[Data lines]
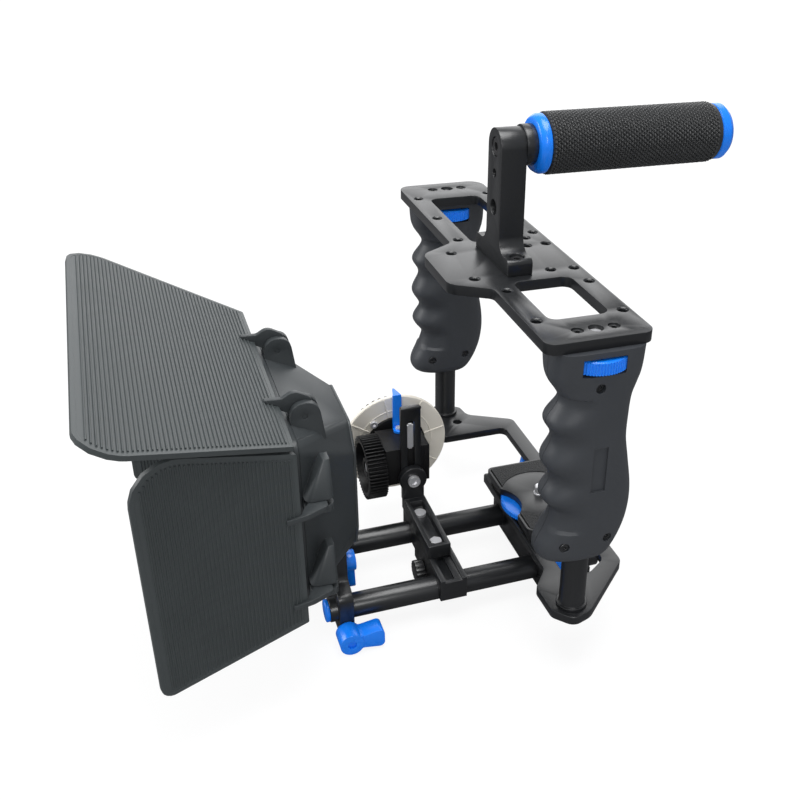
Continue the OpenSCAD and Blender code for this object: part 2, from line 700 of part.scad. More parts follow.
// Lugs for a side flag's clip: one above it that tapers to a point, and a plain one below.
module side_lugs(z) {
  hull() {
    slab_z(lug_outline(side_hinge_x + lug_reach), z, z + wafer);
    slab_z(lug_outline(box_w / 2 - wafer, ear_r / 2, 1), z + lug_h, z + lug_h + wafer);
  }
  slab_z(lug_outline(side_hinge_x + lug_reach), z - 2 * gap - clip_w - ear_t,
    z - 2 * gap - clip_w);
}
function lug_outline(x, front = -ear_r, bend = lug_reach) = [[box_w / 2 - ear_r, hinge_y + front, 0],
  [x, hinge_y + front, bend], [x, hinge_y + ear_r, bend], [box_w / 2 - ear_r, hinge_y + ear_r, 0]];

module box_shell() color(moulded) difference() {
  union() {
    box_skin(0, 0);
    for (s = [-1, 1]) {
      top_lugs(s * top_hinge_x);
      for (z = lug_z) mirror([s > 0 ? 0 : 1, 0, 0]) side_lugs(z);
    }
  }
  box_skin(box_wall, 1);
  for (s = [-1, 1]) {
    bar_x([s * top_hinge_x - clip_w - ear_t, hinge_y, top_hinge_z], hinge_r + fit,
      2 * (clip_w + ear_t));
    for (z = lug_z)
      bar_z([s * side_hinge_x, hinge_y, z - clip_w - 2 * ear_t], hinge_r + fit,
        clip_w + 3 * ear_t + gap);
  }
}

module box_rim() color(moulded) difference() {
  slab_y(rim_outline(0), shell_y1, box_y1);
  slab_y(rim_outline(box_wall), shell_y1 - 1, box_y1 + 1);
}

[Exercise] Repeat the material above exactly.

[Exercise answer]
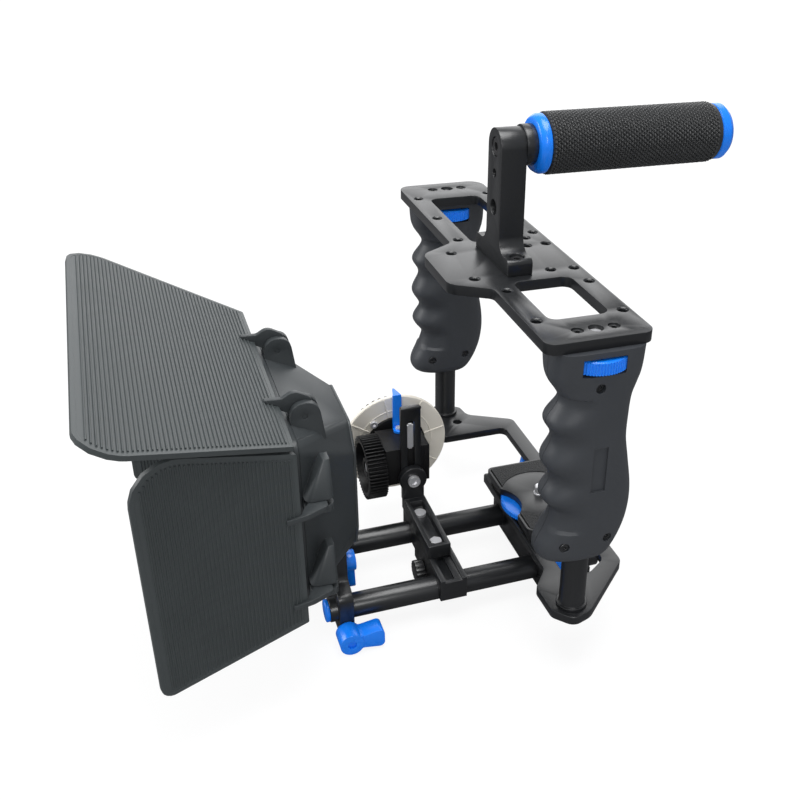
Continue the OpenSCAD and Blender code for this object: part 2, from line 700 of part.scad. More parts follow.
// Lugs for a side flag's clip: one above it that tapers to a point, and a plain one below.
module side_lugs(z) {
  hull() {
    slab_z(lug_outline(side_hinge_x + lug_reach), z, z + wafer);
    slab_z(lug_outline(box_w / 2 - wafer, ear_r / 2, 1), z + lug_h, z + lug_h + wafer);
  }
  slab_z(lug_outline(side_hinge_x + lug_reach), z - 2 * gap - clip_w - ear_t,
    z - 2 * gap - clip_w);
}
function lug_outline(x, front = -ear_r, bend = lug_reach) = [[box_w / 2 - ear_r, hinge_y + front, 0],
  [x, hinge_y + front, bend], [x, hinge_y + ear_r, bend], [box_w / 2 - ear_r, hinge_y + ear_r, 0]];

module box_shell() color(moulded) difference() {
  union() {
    box_skin(0, 0);
    for (s = [-1, 1]) {
      top_lugs(s * top_hinge_x);
      for (z = lug_z) mirror([s > 0 ? 0 : 1, 0, 0]) side_lugs(z);
    }
  }
  box_skin(box_wall, 1);
  for (s = [-1, 1]) {
    bar_x([s * top_hinge_x - clip_w - ear_t, hinge_y, top_hinge_z], hinge_r + fit,
      2 * (clip_w + ear_t));
    for (z = lug_z)
      bar_z([s * side_hinge_x, hinge_y, z - clip_w - 2 * ear_t], hinge_r + fit,
        clip_w + 3 * ear_t + gap);
  }
}

module box_rim() color(moulded) difference() {
  slab_y(rim_outline(0), shell_y1, box_y1);
  slab_y(rim_outline(box_wall), shell_y1 - 1, box_y1 + 1);
}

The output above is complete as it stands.